Sunday, October 9, 2011


Have you ever read any research about the effectivness of homework? I suspect not. I have not. Yet math homework is an integral part of many mathematics classes, and I suspect that the expectations, rewards, rules and circumstances surrounding this part of the learning experience are as diverse as anything we do. Teachers have strong feelings about homework. How many times have you heard it explained that a student "doesn't even do his homework, so how could he possibly succeed?" But I know that there are a lot of students who succeed without doing much, if any, homework. Many of my best students did as little homework as they could get away with. Many of my best students did all of the homework carefully and then did extra problems.
I think it is clear that many students will not do very much homework if there are no immediate consequences. Will this lapse stand in the way of their learning? Sometimes. After forty-two years of teaching, there is nothing I am as confused about as the value of homework. So I would like to bring up a few things about homework. I do not have answers to any of these questions and welcome logical arguments that will convince me, or anyone else, of a logical path.
Why do so many math teachers believe that students need to work on math homework every night?
I suspect the most common answer is that students need practice in order to master something. Do all students need the same amount of practice? I doubt it, but most homework is designed as if every student needed thirty minutes of practice every night, or every student needed twenty problems every night. I don't know how to insure that students work on math for thirty minutes every night. If I assign twenty routine problems, some students will finish those problems in five minutes, while others may take an hour. If I assign three challenging problems, many students will never make progress on any of them, and other students will give up after two minutes and will be angry because I did not show them how to do the problems. If I don't assign challenging problems, then students will never practice problem-solving skills and will never encounter interesting problems that will capture their imaginations and lead them to the excitement of mathematics. And the homework will always be tedious and boring.
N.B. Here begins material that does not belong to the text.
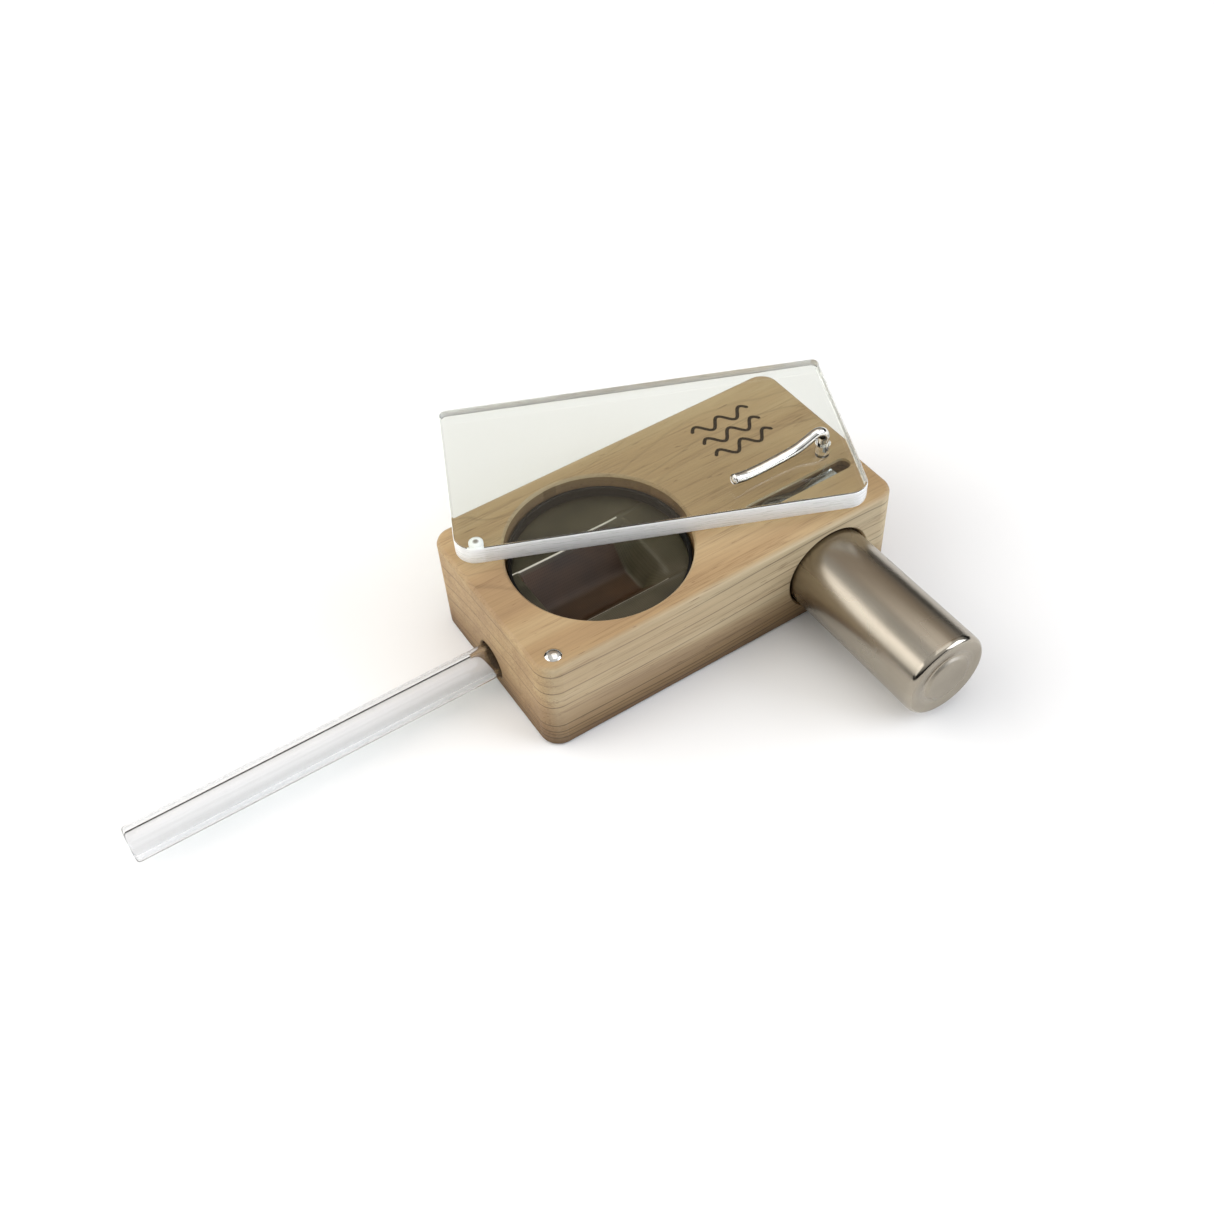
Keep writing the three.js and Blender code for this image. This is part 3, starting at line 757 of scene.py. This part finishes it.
# %% The stud
stud_middle = (stud_low + stud_high) / 2
head = (stud_high[0] - stud_low[0]) / 2
seat = block_high[2] + 0.02
rise = stud_high[2] - seat
ball = (head ** 2 + rise ** 2) / (2 * rise)
rim_angle = math.degrees(math.asin((ball - rise) / ball))
SHANK = 0.8
stud_profile = outline(
    (0, stud_low[2]), (SHANK, stud_low[2]), (SHANK, seat), (head - 0.05, seat),
    arc((0, stud_high[2] - ball), ball, rim_angle + 1, 90, 12),
)
stud_points = turned(stud_profile, (stud_middle[0], stud_middle[1], 0), 2, 64)
stud = surface("stud", stud_points, "box", bright_stud)
stud.data.set_sharp_from_angle(angle=math.radians(40))
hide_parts("detent_stud")

# %% [markdown]
# ## Measures of the screen
# The screen is woven steel with a trough pressed into it for the leaf. Its opening comes from the
# ring that holds it, and the trough is a little off the middle, towards the front.

# %% Sizes of the screen
screen_middle = (ring_low + ring_high) / 2
screen_radius = (ring_high[0] - ring_low[0]) / 2
SHEET = 0.3
flat_z, floor_z = screen_high[2], screen_low[2] + SHEET
trough_left, trough_right = screen_middle[0] - 10.9, screen_middle[0] + 7.9
trough_y, top_half, floor_half = screen_middle[1] - 0.85, 6.85, 2.4
END_SLOPE = 2.6
print("screen radius", screen_radius, "trough depth", flat_z - floor_z)

# %% [markdown]
# ## Woven steel, browned by heat
# The wires cross over and under, which two sets of waves at right angles imitate. The real weave is
# finer than a hair and would not show, so it is drawn coarser, at 0.3 mm. Heat has browned the
# trough, and its two long folds carry a painted highlight where light catches their bends.

# %% Heat-browned woven steel
WEAVE = 0.3
BANDS_PER_UNIT = 3.183  # in a wave texture whose scale is one


def woven_steel():
    """Browned steel mesh: a dark, dull, faintly woven surface with a painted highlight along its two folds.
    """
    material, add, shader = new_material("stainless_mesh_heat_browned")
    place = add("SeparateXYZ", (millimetres(add),)).node.outputs
    threads = {"Vector": millimetres(add), "Scale": 1 / (WEAVE * BANDS_PER_UNIT), "Distortion": 0.4}
    warp, weft = (
        add("TexWave", threads, out="Fac", wave_type="BANDS", bands_direction=axis) for axis in "XY"
    )
    weave = add("Math", (warp, weft), "MAXIMUM")
    cloud = millimetres(add, (0.10, 0.16, 0.16))
    bloom = add("TexNoise", {"Vector": cloud, "Scale": 1, "Detail": 3})
    colour = add("ValToRGB", (bloom,), ((0.30, "#2f2a1c"), (0.50, "#3f3927"), (0.70, "#4b4433")))
    # the trough, which the rods heat, is browner the deeper it lies
    below = add("Math", (flat_z, place["Z"]), "SUBTRACT")
    depth = add("Math", (below, flat_z - floor_z), "DIVIDE")
    deep = add("ValToRGB", (depth,), ((0.03, 0.0), (0.16, 1.0)))
    past_end = add("Math", (trough_right - END_SLOPE, place["X"]), "SUBTRACT")
    before_end = add("ValToRGB", (past_end,), ((0.0, 0.0), (0.4, 1.0)))
    heated = add("Math", (deep, before_end), "MULTIPLY")
    brown = add("ValToRGB", (bloom,), ((0.3, "#291908"), (0.7, "#3f270e")))
    colour = add("Mix", {0: heated, 6: colour, 7: brown}, **BLEND)
    relief = add("ValToRGB", (weave,), ((0.2, 0.86), (0.9, 1.06)))
    colour = add("Mix", {0: 1.0, 6: colour, 7: relief}, **DARKEN)
    # a painted highlight along its two long folds, where light catches their bends
    off_fold = place["Y"]
    for offset in (trough_y, top_half + 0.12):
        off_fold = add("Math", (off_fold, offset), "SUBTRACT")
        off_fold = add("Math", (off_fold,), "ABSOLUTE")
    fold = add("ValToRGB", (off_fold,), ((0.0, 1.0), (0.07, 0.8), (0.14, 0.0)))
    on_trough = add("Math", (place["X"], trough_right - 1.0), "LESS_THAN")
    fold_highlight = add("Math", (fold, on_trough), "MULTIPLY")
    fainter_behind = add("ValToRGB", (place["Y"],), ((0.0, 1.0), (1.0, 0.9)))
    fold_highlight = add("Math", (fold_highlight, fainter_behind), "MULTIPLY")
    dull = add("ValToRGB", (weave,), ((0.2, 0.6), (0.9, 0.45)))
    feed(shader, {
        "Base Color": add("Mix", {0: fold_highlight, 6: colour, 7: "#d6cfc0"}, **BLEND),
        "Metallic": add("Math", (fold_highlight, 0.6, 0.2), "MULTIPLY_ADD"),
        "Roughness": add("Math", (fold_highlight, -0.2, dull), "MULTIPLY_ADD"),
        "Normal": add("Bump", {"Height": weave, "Distance": 0.006 * MM, "Strength": 0.4}),
    })
    return material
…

How should I assess homework? I could create a list of important problems and tell students that they should do these problems in order to learn the material. I can then make solutions available somehow so they can check their work. Or perhaps I should collect all homework and grade the problems so I can give students feedback on their work. I could check to see the homework has been done and then not collect it. I could collect it and grade some of the problems. I could collect it on random days. I could give a homework quiz where they can use their homework paper to copy a specific problem that I would then grade. I could give a quiz containing a homework problem or two but not let them use their homework. There are lots of variations. I know some master teachers who use each of these systems, and others.
How do I know, in the end, if my method of assigning and assessing homework is valid?
I think if my students know the material, as assessed by some sort of legitimate final exam at the end of the course, that perhaps my method works. I am particularly positive if they do well in subsequent courses, and in subsequent work.
I can tell you that I spent considerable time trying to find a way to make homework work for me. I tried most of the things listed above in some form or another, and found one system that seemed to work for me and for my students. It did not over-burden me and seemed reasonable to my students, and so I used it for most of the classes I taught for the last twenty years of my career. A key aspect of my plan was that doing homework every night gave students a bonus at the end of the quarter. If a student had no more than one missing assignment at the end of a quarter (about 35 assignments), that student's lowest test-score was raised by a grade. I determined grades using letter grades on tasks, not points. If a student missed more than five homework assignmets in a quarter, that student's highest test score dropped by a grade and continued to drop a grade for every subsequent missed assignment. I did not collect homework, but I looked at it every day as they worked on the opener for the day. I gave frequent quizzes to inform myself and my students whether they were making progress. More to the point, I spent almost all of every class walking around listening to them work problems, so I knew whether they were learning or not. This system worked very well for my students and for me.
I think the best advice I have is: devise a plan that you are comfortable with and tweak it until you are happy with it. Then: share what works with others.